• **WORK REQUIRED**:
Send back exactly the lines from the opening line of the records below through the one with "REAR_RIM_DEPTH = 25.0".

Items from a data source
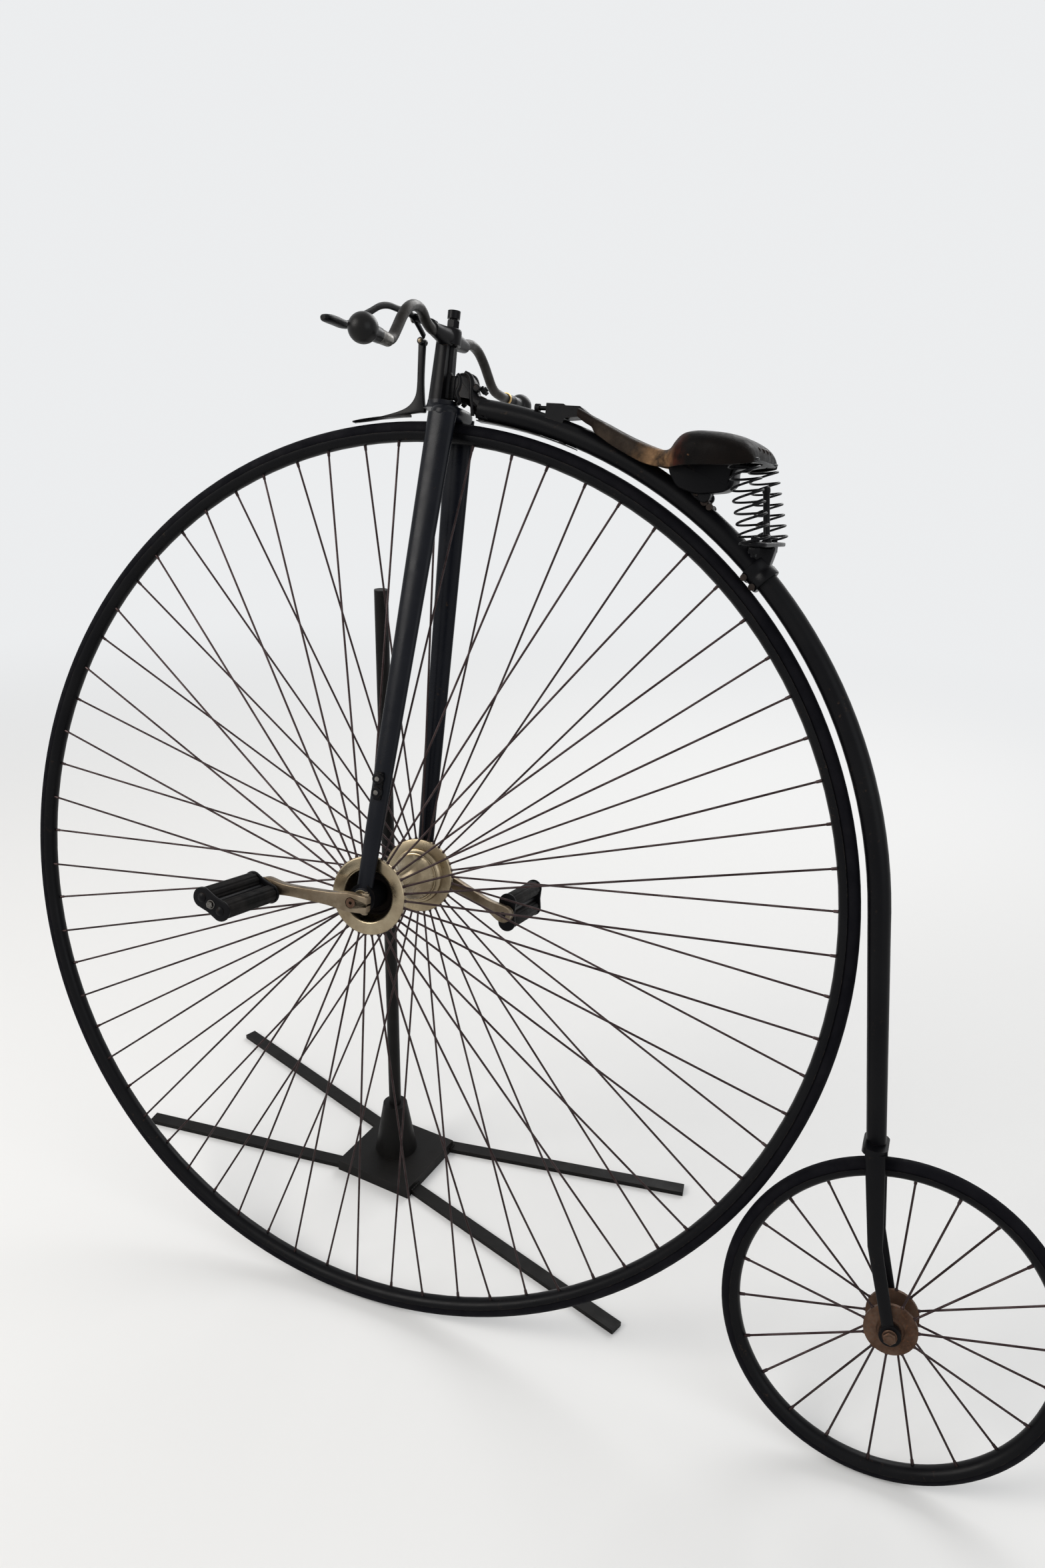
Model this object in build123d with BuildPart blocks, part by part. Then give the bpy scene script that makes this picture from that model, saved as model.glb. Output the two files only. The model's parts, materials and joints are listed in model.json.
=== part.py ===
from build123d import *
import math
import os

os.makedirs("parts", exist_ok=True)

# High-wheel bicycle leaning on a display stand.
# The bicycle is drawn upright, in millimetres: +X to its rear, +Y to its right side, +Z up.
# It is drawn from the point where the big wheel meets the floor, and leaned at the end.
# The stored origin is the middle of the stand's foot, on the floor.

# Driving dimensions
LEAN = 14.0                 # degrees that the bicycle leans to its right, on to the stand
FRONT_RADIUS = 660.0        # 52 inch wheel
REAR_RADIUS = 222.0
WHEEL_GAP = 5.6             # between the two tyres
STEER_X = 8.0               # the steering axis is upright and just behind the head's centre
RUNNING_GAP = 5.5           # between a tyre and what passes close to it

# Tyres and rims
TYRE_SECTION = 11.0         # radius of the solid rubber section
TYRE_SIDES = 10             # the section is drawn as a polygon
RIM_WIDTH = 25.0
RIM_SEAT = 5.0              # the rim's section is centred this far inside the tyre's section
RIM_DEPTH = 28.0            # tyre and rim together
REAR_RIM_DEPTH = 25.0

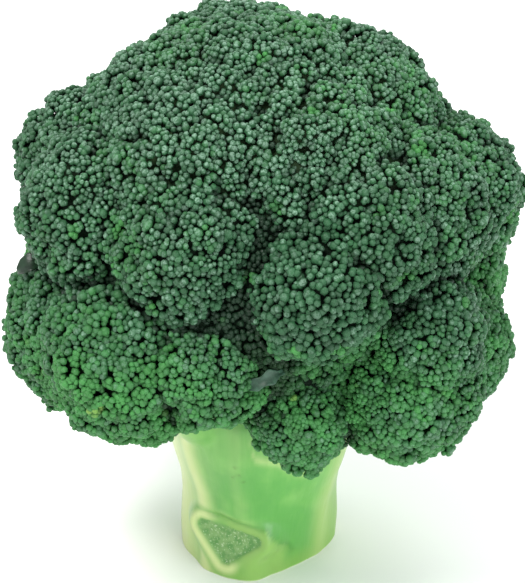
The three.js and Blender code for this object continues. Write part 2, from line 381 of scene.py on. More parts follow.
class StalkSettings(bpy.types.PropertyGroup):
    voxel: FloatProperty(
        name="Skin size", description="Size of the faces of the stalk's skin", default=0.95 * MM,
        unit="LENGTH",
    )
    flesh: FloatVectorProperty(
        name="Flesh", description="Green of the stalk's smooth skin", default=(0.116, 0.37, 0.06),
        subtype="COLOR",
    )
    # Painted light: this yellow green lightens the side of the stalk that the light catches, and also the
    # foot and the band by the scar
    light: FloatVectorProperty(
        name="Light flesh", description="Yellow green of the stalk's edges", default=(0.2, 0.41, 0.068),
        subtype="COLOR",
    )
    cream: FloatVectorProperty(
        name="Cream", description="Pale cream of the raised ribs", default=(0.56, 0.65, 0.28), subtype="COLOR"
    )
    pith: FloatVectorProperty(
        name="Pith", description="Grey green of the scar's rough pith", default=(0.1, 0.27, 0.065),
        subtype="COLOR",
    )


class LeafSettings(bpy.types.PropertyGroup):
    thickness: FloatProperty(
        name="Thickness", description="Thickness of the small leaves", default=0.6 * MM, unit="LENGTH"
    )
    pale: FloatVectorProperty(
        name="Pale leaf", description="Grey green of the front leaf", default=(0.043, 0.105, 0.066),
        subtype="COLOR",
    )
    dark: FloatVectorProperty(
        name="Dark leaf", description="Dark green of the left leaf", default=(0.012, 0.035, 0.016),
        subtype="COLOR",
    )


class StageSettings(bpy.types.PropertyGroup):
    floor: FloatVectorProperty(
        name="Floor", description="Colour of the floor", default=(0.93, 0.93, 0.92), subtype="COLOR"
    )
    key: FloatProperty(name="Key light", description="Power of the main light in watts", default=11.0)
    fill: FloatProperty(name="Fill light", description="Power of the fill light in watts", default=4.0)


# Buds

# Direction of the middle of the front, whose buds get painted shade as less bloom and less fresh green, and
# the edge of that part
SHADED_MIDDLE = heading(18, 10)
SHADED_MIDDLE_EDGE = (0.78, 0.95)

# Direction of the wide, lighter part of the crease above the small front floret, where the painted crease
# shade is weaker, and its edge
OPEN_CREASE = heading(25, -16)
OPEN_EDGE = (0.94, 0.98)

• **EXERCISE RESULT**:
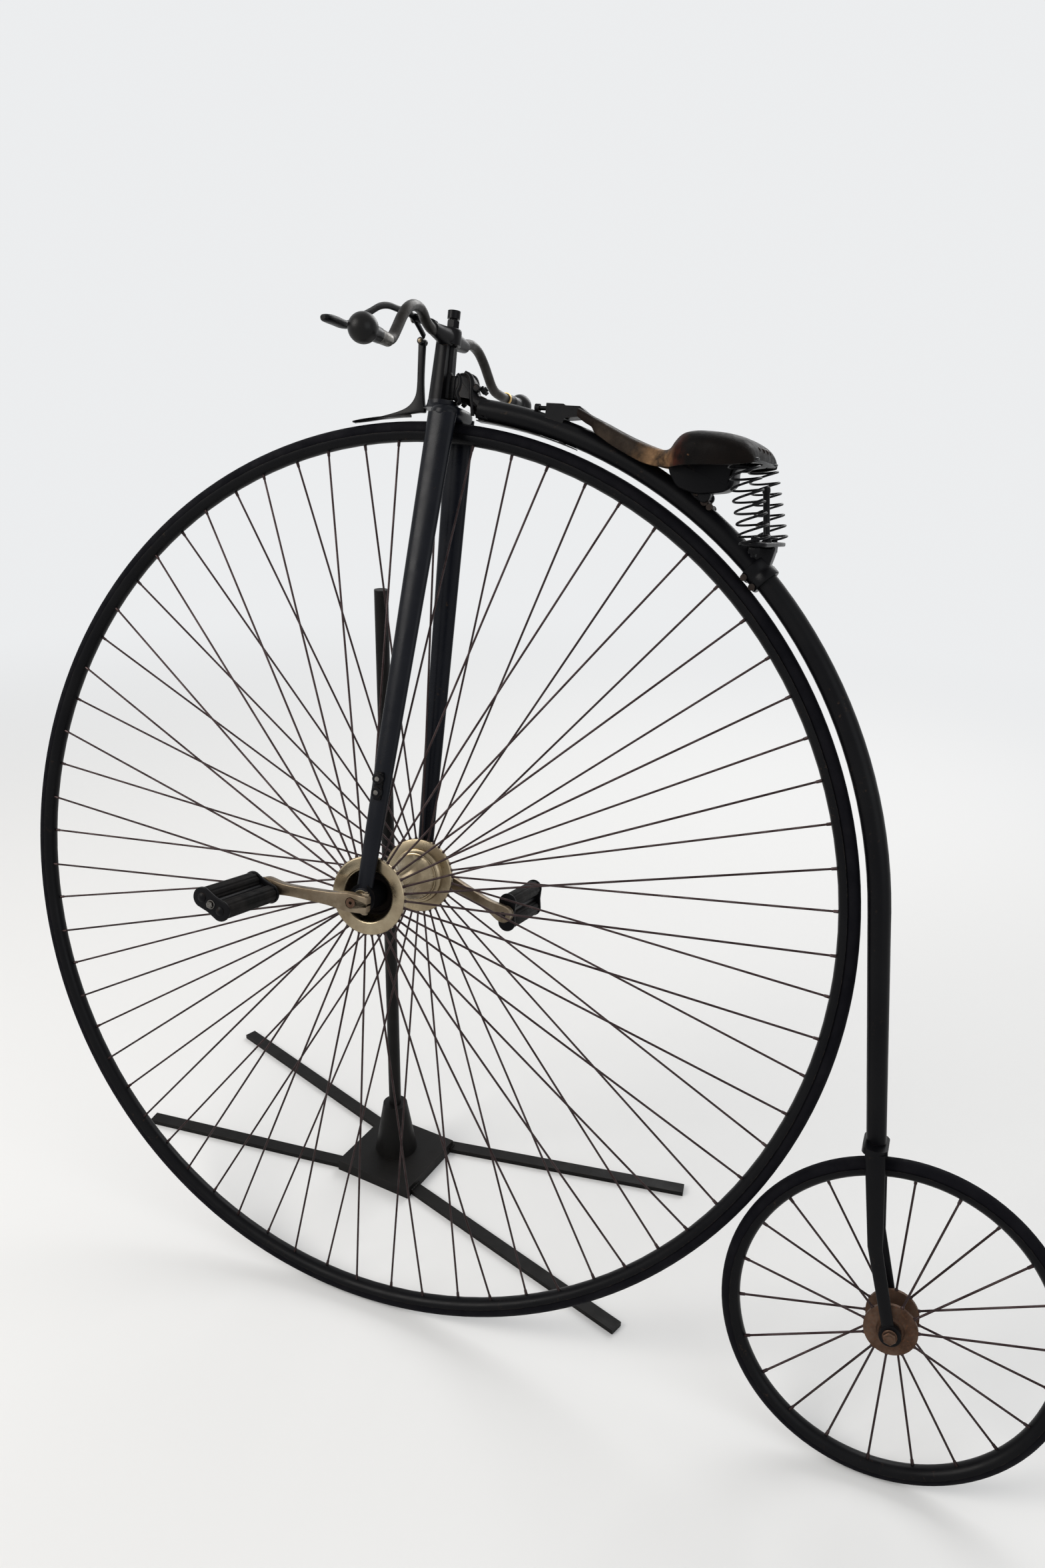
Model this object in build123d with BuildPart blocks, part by part. Then give the bpy scene script that makes this picture from that model, saved as model.glb. Output the two files only. The model's parts, materials and joints are listed in model.json.
=== part.py ===
from build123d import *
import math
import os

os.makedirs("parts", exist_ok=True)

# High-wheel bicycle leaning on a display stand.
# The bicycle is drawn upright, in millimetres: +X to its rear, +Y to its right side, +Z up.
# It is drawn from the point where the big wheel meets the floor, and leaned at the end.
# The stored origin is the middle of the stand's foot, on the floor.

# Driving dimensions
LEAN = 14.0                 # degrees that the bicycle leans to its right, on to the stand
FRONT_RADIUS = 660.0        # 52 inch wheel
REAR_RADIUS = 222.0
WHEEL_GAP = 5.6             # between the two tyres
STEER_X = 8.0               # the steering axis is upright and just behind the head's centre
RUNNING_GAP = 5.5           # between a tyre and what passes close to it

# Tyres and rims
TYRE_SECTION = 11.0         # radius of the solid rubber section
TYRE_SIDES = 10             # the section is drawn as a polygon
RIM_WIDTH = 25.0
RIM_SEAT = 5.0              # the rim's section is centred this far inside the tyre's section
RIM_DEPTH = 28.0            # tyre and rim together
REAR_RIM_DEPTH = 25.0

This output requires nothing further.